### Work instructions:
Extract each line of the data and write it out again exactly.

### Information provided:
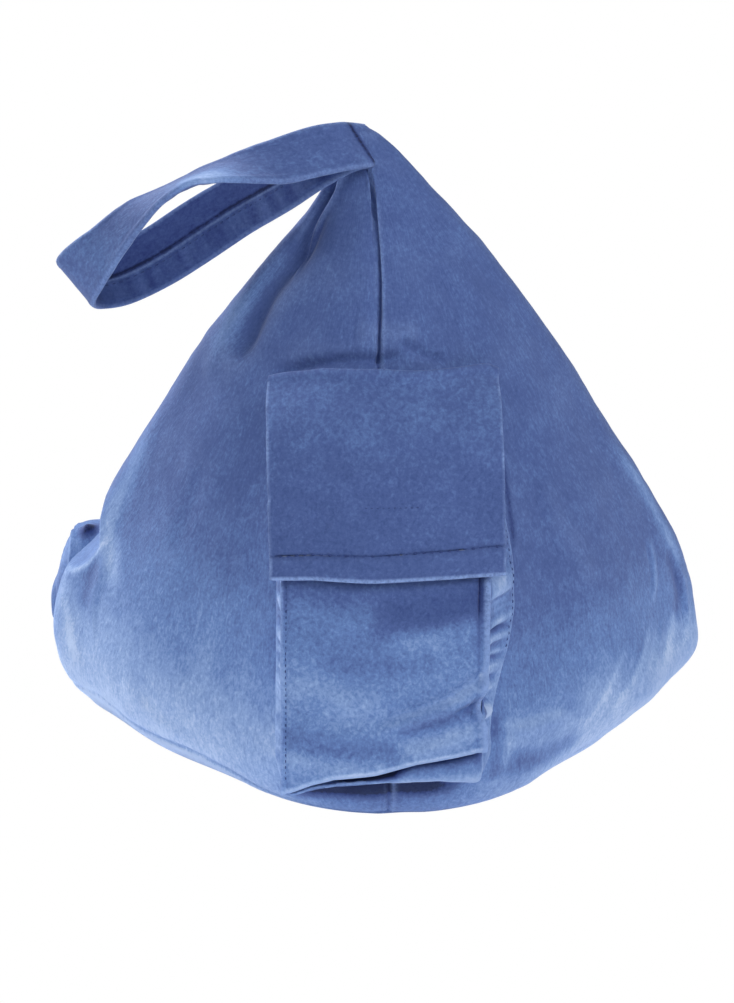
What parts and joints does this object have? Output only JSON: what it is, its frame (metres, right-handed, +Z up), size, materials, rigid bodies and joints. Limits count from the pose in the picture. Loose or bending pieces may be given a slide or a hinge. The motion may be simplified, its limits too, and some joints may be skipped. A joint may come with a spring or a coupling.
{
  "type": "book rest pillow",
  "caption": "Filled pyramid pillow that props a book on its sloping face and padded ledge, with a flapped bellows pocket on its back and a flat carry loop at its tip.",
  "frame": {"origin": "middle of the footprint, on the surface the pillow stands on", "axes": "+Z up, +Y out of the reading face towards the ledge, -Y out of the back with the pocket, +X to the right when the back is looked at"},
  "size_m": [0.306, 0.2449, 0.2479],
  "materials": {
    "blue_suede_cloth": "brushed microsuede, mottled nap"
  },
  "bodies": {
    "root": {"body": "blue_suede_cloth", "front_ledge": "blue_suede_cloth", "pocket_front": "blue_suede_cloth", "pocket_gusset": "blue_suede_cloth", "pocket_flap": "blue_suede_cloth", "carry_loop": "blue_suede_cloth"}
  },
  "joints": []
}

### Task response:
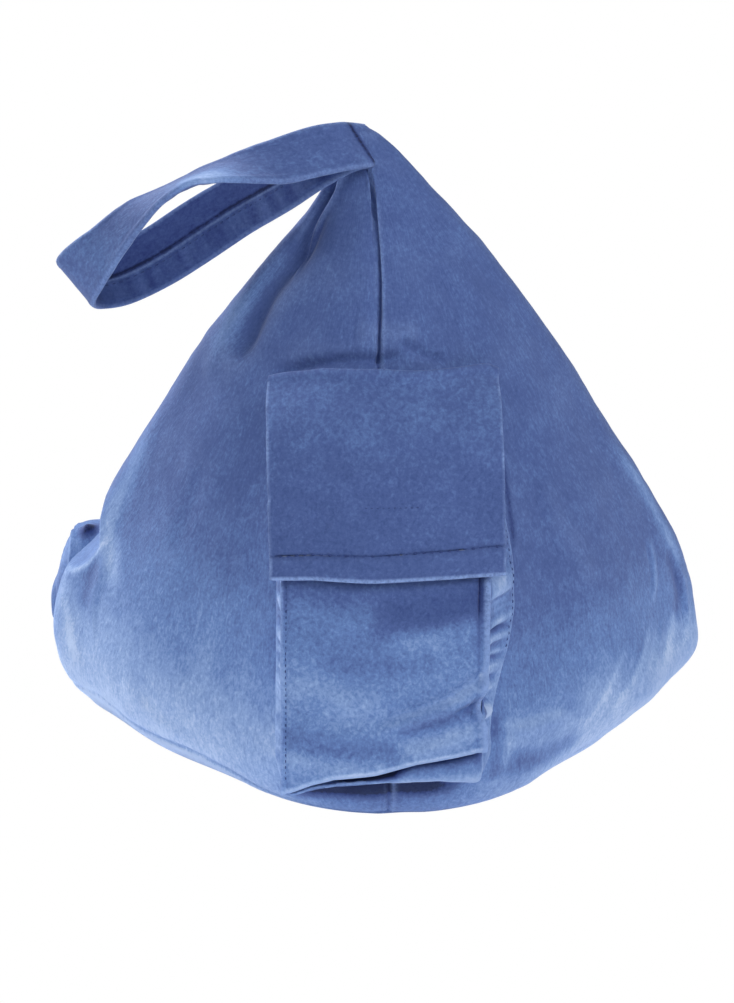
What parts and joints does this object have? Output only JSON: what it is, its frame (metres, right-handed, +Z up), size, materials, rigid bodies and joints. Limits count from the pose in the picture. Loose or bending pieces may be given a slide or a hinge. The motion may be simplified, its limits too, and some joints may be skipped. A joint may come with a spring or a coupling.
{
  "type": "book rest pillow",
  "caption": "Filled pyramid pillow that props a book on its sloping face and padded ledge, with a flapped bellows pocket on its back and a flat carry loop at its tip.",
  "frame": {"origin": "middle of the footprint, on the surface the pillow stands on", "axes": "+Z up, +Y out of the reading face towards the ledge, -Y out of the back with the pocket, +X to the right when the back is looked at"},
  "size_m": [0.306, 0.2449, 0.2479],
  "materials": {
    "blue_suede_cloth": "brushed microsuede, mottled nap"
  },
  "bodies": {
    "root": {"body": "blue_suede_cloth", "front_ledge": "blue_suede_cloth", "pocket_front": "blue_suede_cloth", "pocket_gusset": "blue_suede_cloth", "pocket_flap": "blue_suede_cloth", "carry_loop": "blue_suede_cloth"}
  },
  "joints": []
}